Taylor Carrere had nothing to lose as she approached the podium to deliver her graduation speech at Wayne School of Engineering Friday night.

So she opted for a more irreverent take on high school, starting with her first impression when she transferred in sophomore year.

"I was so nervous because I was afraid you'd all turn out to be freaks," she said, evoking laughter from the crowd. "And I was right. You are freaks!"

But they also became a family -- granted, a dysfunctional one at times, she said -- which ultimately left her a bit wistful as she delivered her parting words.

"Goodbye, halls that are too tight," she said. "Goodbye, bathrooms whose toilets will not flush. Goodbye, teachers whose jokes are not funny. Goodbye, ninja principal."

Two other seniors also addressed their classmates.

Reikeme Cannon recalled being challenged by teacher Benjamin Strickland to "find myself" and credited not only his friends and family but especially his grandfather, Warren Washington Sr., "Papa," with teaching him how to pattern his life.

Hunter Houtzer said attending the school had been the best decision she'd ever made.

"There is not a single student in my senior class that I would trade out and not a single one of us that is not ready for changing the future," she said, adding, "I cannot imagine a better way to have grown up or a better group of people to make me exactly who I have always wanted to be and who I have become.

"High school has been the best four years of my life thus far."

Calling her classmates "trailblazers, " she said she was "not afraid for us. In our hands, our future is safe, just as the school has prepared us for (it)."

Seventy-five students received diplomas during the ceremonies, held in the Goldsboro High School auditorium. This is the second class to attend all four years and graduate from the school, which opened in the fall of 2007.

"We have a lot to be proud of as we celebrate the successes of these wonderful students," said Gary Hales, principal, announcing that the graduating class had amassed over $2.3 million in scholarships.

Students had mixed feelings about departing.

Taylor Murphy, who will attend Pitt Community College in the fall, said, "I'm really happy to be graduating.

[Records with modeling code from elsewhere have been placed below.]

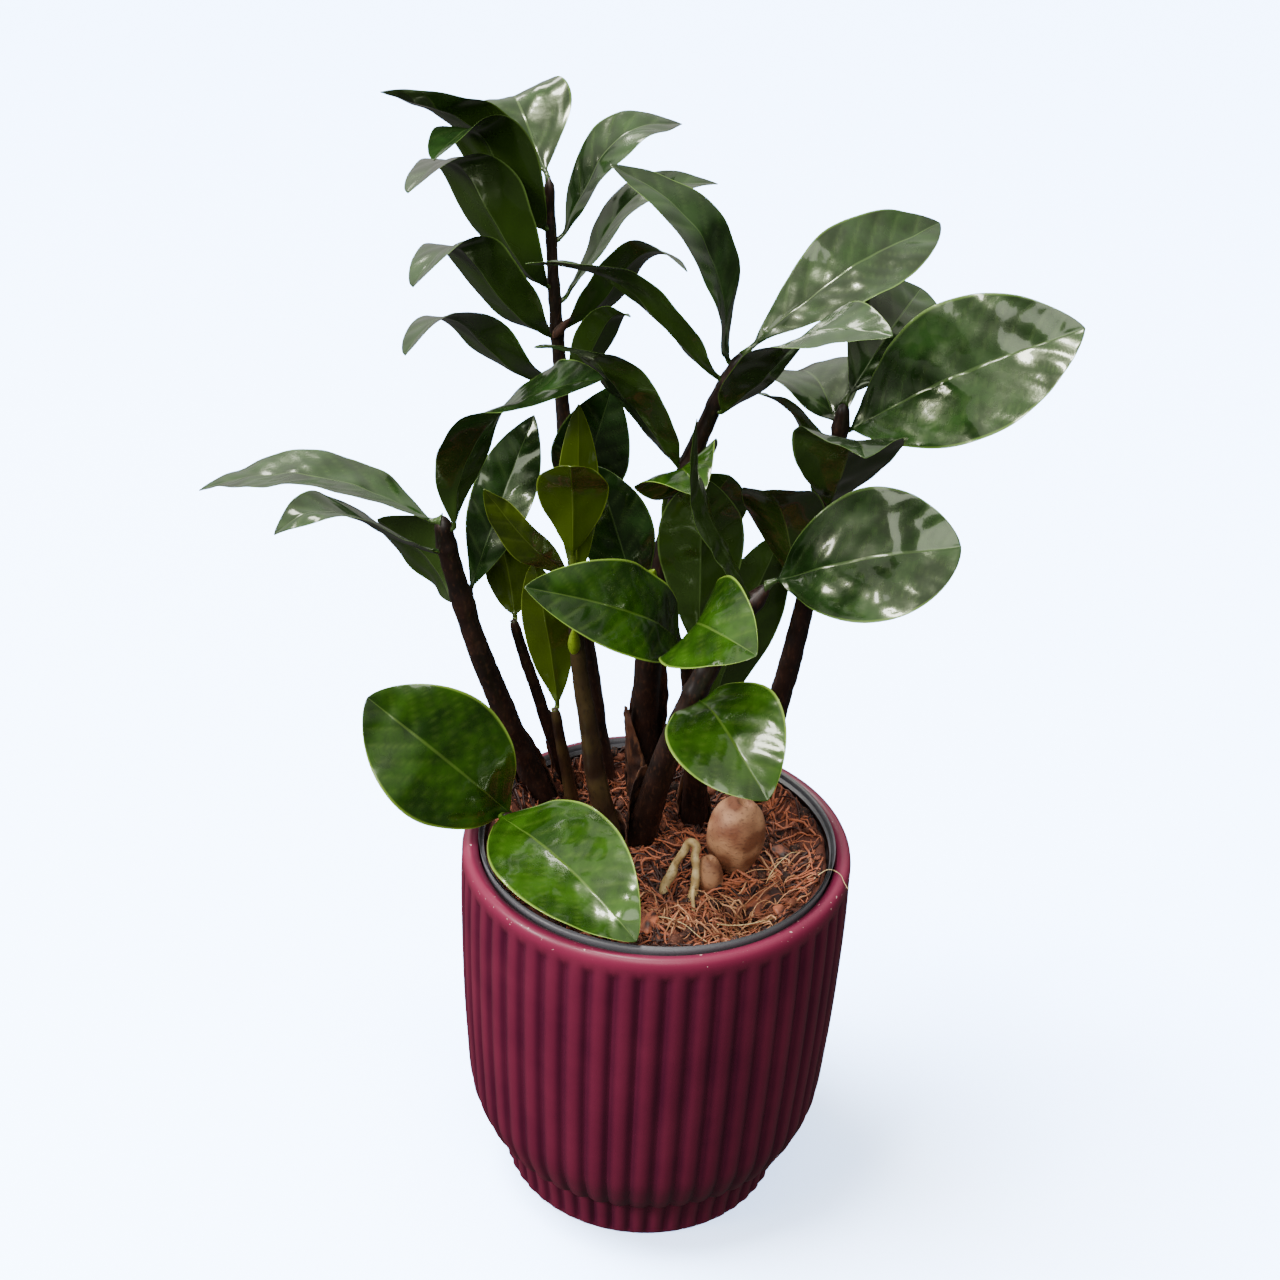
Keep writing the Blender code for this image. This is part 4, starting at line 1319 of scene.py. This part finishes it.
# ---------------------------------------------------------------------------------------------
# Studio
# ---------------------------------------------------------------------------------------------


class Softbox(NamedTuple):
    """A square lamp aimed at the plant."""

    place: Point
    side: float
    watts: float
    colour: str


@dataclass
class Studio:
    """A pale floor, soft lamps, a pale surround and the camera. Lengths here are in metres."""

    target: Point = (-0.0096, 0.0, 0.2249)
    distance: float = 0.6085
    elevation: float = 29.372
    roll: float = 2.769
    lens: float = 50.6
    sensor: float = 36.0
    floor_half: float = 9.0
    backdrop: float = 11.0

    def softboxes(self) -> dict[str, Softbox]:
        """Return the lamps that light the plant.

        Returns:
            Lamps by name: overhead, at the left, high behind and, over the camera, small and wide.
        """
        return {
            "key_softbox": Softbox((-0.3, -0.15, 1.6), 0.24, 18.0, "#fffdf8"),
            "left_softbox": Softbox((-1.35, -0.5, 0.8), 0.35, 18.0, "#fff8f6"),
            "rear_softbox": Softbox((-0.6, 0.9, 1.5), 0.35, 9.0, "#fffef6"),
            "brow_softbox": Softbox((-0.75, -0.8, 1.25), 0.2, 8.0, "#fffdf8"),
            "wide_softbox": Softbox((-0.05, -1.15, 1.2), 0.75, 8.5, "#f8fbf4"),
        }

    def build(self) -> None:
        """Lay the floor, hang the lamps, light the surround and set the camera."""
        self.floor_lamp(self.floor())
        for name, box in self.softboxes().items():
            self.lamp(name, box)
        self.surround()
        self.camera()

    def floor(self) -> bpy.types.Object:
        """Lay a wide level floor that shows, but throws no light back on the plant.

        Returns:
            The floor.
        """
        corner = self.floor_half
        mesh = bpy.data.meshes.new("studio_floor")
        corners = [(x * corner, y * corner, 0.0) for x, y in ((-1, -1), (1, -1), (1, 1), (-1, 1))]
        mesh.from_pydata(corners, [], [(0, 1, 2, 3)])
        mesh.materials.append(MattePaint("matte_floor_paint").material())
        floor = bpy.data.objects.new("studio_floor", mesh)
        bpy.context.scene.collection.objects.link(floor)
        floor.visible_diffuse = False
        floor.visible_glossy = False
        return floor

    def floor_lamp(self, floor: bpy.types.Object) -> None:
        """Light the floor alone from the left, one lamp for the soft shadow and one to fill it.

        Args:
            floor: The only object that these lamps light.
        """
        lit = bpy.data.collections.new("lit_by_floor_lamps")
        lit.objects.link(floor)
        for name, power, casts in (("floor_lamp", 31.0, True), ("floor_fill", 12.0, False)):
            light = bpy.data.lights.new(name, "SUN")
            light.energy = power
            light.angle = math.radians(34.0)
            light.use_shadow = casts
            light.color = linear("#b4d2ff")[:3]
            lamp = bpy.data.objects.new(name, light)
            lamp.rotation_euler = Vector((0.42, -0.05, -1.0)).to_track_quat("-Z", "Y").to_euler()
            bpy.context.scene.collection.objects.link(lamp)
            lamp.light_linking.receiver_collection = lit

    def lamp(self, name: str, box: Softbox) -> None:
        """Hang one softbox, turned to face the plant.

        Args:
            name: Name of the lamp.
            box: Its place, size, power and colour.
        """
        light = bpy.data.lights.new(name, "AREA")
        light.shape = "SQUARE"
        light.size = box.side
        light.energy = box.watts
        light.color = linear(box.colour)[:3]
        lamp = bpy.data.objects.new(name, light)
        lamp.location = box.place
        aim = Vector(self.target) - Vector(box.place)
        lamp.rotation_euler = aim.to_track_quat("-Z", "Y").to_euler()
        bpy.context.scene.collection.objects.link(lamp)

    def surround(self) -> None:
        """Light the room evenly from above and behind, dim below, in front of a pale backdrop.

        The light falls off with the angle from a point high over the plant: the direction's
        product with that point's is mapped from -0.15..0.95 to 0.08..1.3. Only the backdrop that
        the camera sees directly is evenly pale.
        """
        world = bpy.data.worlds.new("pale_surround")
        world.use_nodes = True
        tree = world.node_tree
        direction = add_node(tree, "ShaderNodeTexCoord").outputs["Generated"]
        high = add_node(
            tree, "ShaderNodeVectorMath", {0: direction, 1: (-0.28, 0.2, 0.94)}, operation="DOT_PRODUCT"
        ).outputs["Value"]
        level = add_node(
            tree, "ShaderNodeMapRange",
            {"Value": high, "From Min": -0.15, "From Max": 0.95, "To Min": 0.08, "To Max": 1.3},
        ).outputs[0]
        seen = add_node(tree, "ShaderNodeLightPath").outputs["Is Camera Ray"]
        strength = add_node(tree, "ShaderNodeMix", {0: seen, 2: level, 3: self.backdrop}).outputs[0]
        tint = add_node(
            tree, "ShaderNodeMix",
            {0: seen, 6: linear("#f6f4ec"), 7: linear("#b8d4ff")}, data_type="RGBA",
        ).outputs[2]
        background = tree.nodes["Background"]
        tree.links.new(tint, background.inputs["Color"])
        tree.links.new(strength, background.inputs["Strength"])
        bpy.context.scene.world = world

    def camera(self) -> None:
        """Set the camera on its target at its distance, elevation and roll."""
        rise, tilt = math.radians(self.elevation), math.radians(self.roll)
        forward = Vector((0.0, math.cos(rise), -math.sin(rise)))
        level = Vector((1.0, 0.0, 0.0))
        upright = level.cross(forward)
        right = math.cos(tilt) * level + math.sin(tilt) * upright
        up = math.cos(tilt) * upright - math.sin(tilt) * level
        data = bpy.data.cameras.new("camera")
        data.lens = self.lens
        data.sensor_width = self.sensor
        camera = bpy.data.objects.new("camera", data)
        turned = Matrix((right, up, -forward)).transposed().to_4x4()
        camera.matrix_world = Matrix.Translation(Vector(self.target) - forward * self.distance) @ turned
        bpy.context.scene.collection.objects.link(camera)
        bpy.context.scene.camera = camera


def main() -> None:
    """Build every sub-assembly round the frame."""
    logging.basicConfig(level=logging.INFO, format="%(name)s: %(message)s")
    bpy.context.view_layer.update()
    CoverPot().build()
    NurseryLiner().build()
    CoirBed().build()
    Tuber("tuber_large", (28, -1, 12), (10.5, 10.0, 16.5), 4, 61).build()
    Tuber("tuber_small", (19, -15, 4), (5.0, 5.5, 9.0), -6, 71).build()
    SurfaceRoots().build()
    Foliage().build()
    Studio().build()


if __name__ == "__main__":
    main()
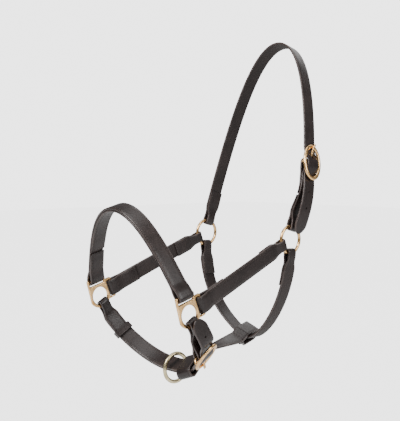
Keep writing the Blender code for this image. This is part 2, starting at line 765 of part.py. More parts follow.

I can't believe it. ... I haven't been able to process it."

"I'm nervous," added Ashley Bentham, attending East Carolina University. "I don't want to cry."

Kristin Hudelston intends to study meteorology at N.C. State University, while classmate Elijah Slater said he will start out at Wayne Community College.

Despite the heat, Elijah said, "We're feeling pretty successful."

"It hasn't really sunk in yet," Kristin said. "I don't think it will until the end."

Strickland, who teaches English and Intro to Western Philosophy, has spent the first three years of his career at the school.

"This is an exceptional class. They're just wonderful people and really give us hope that the future is going to be bright with them," he said.

"I'm his favorite student," said Dorian Wences, seated nearby.

"Did I teach you?" Strickland said with a smile.

Jessica Rogers, who made closing remarks on the program, aspires to return one day -- as a teacher.

"I love it here," she said. "I plan on coming back. It's the most amazing high school."

Debbie Ogburn, principal of Meadow Lane Elementary School, could attest to that, as the parent of a graduate.

"He absolutely loved it," she said. "Best thing in the world that ever happened to Mayson Ogburn."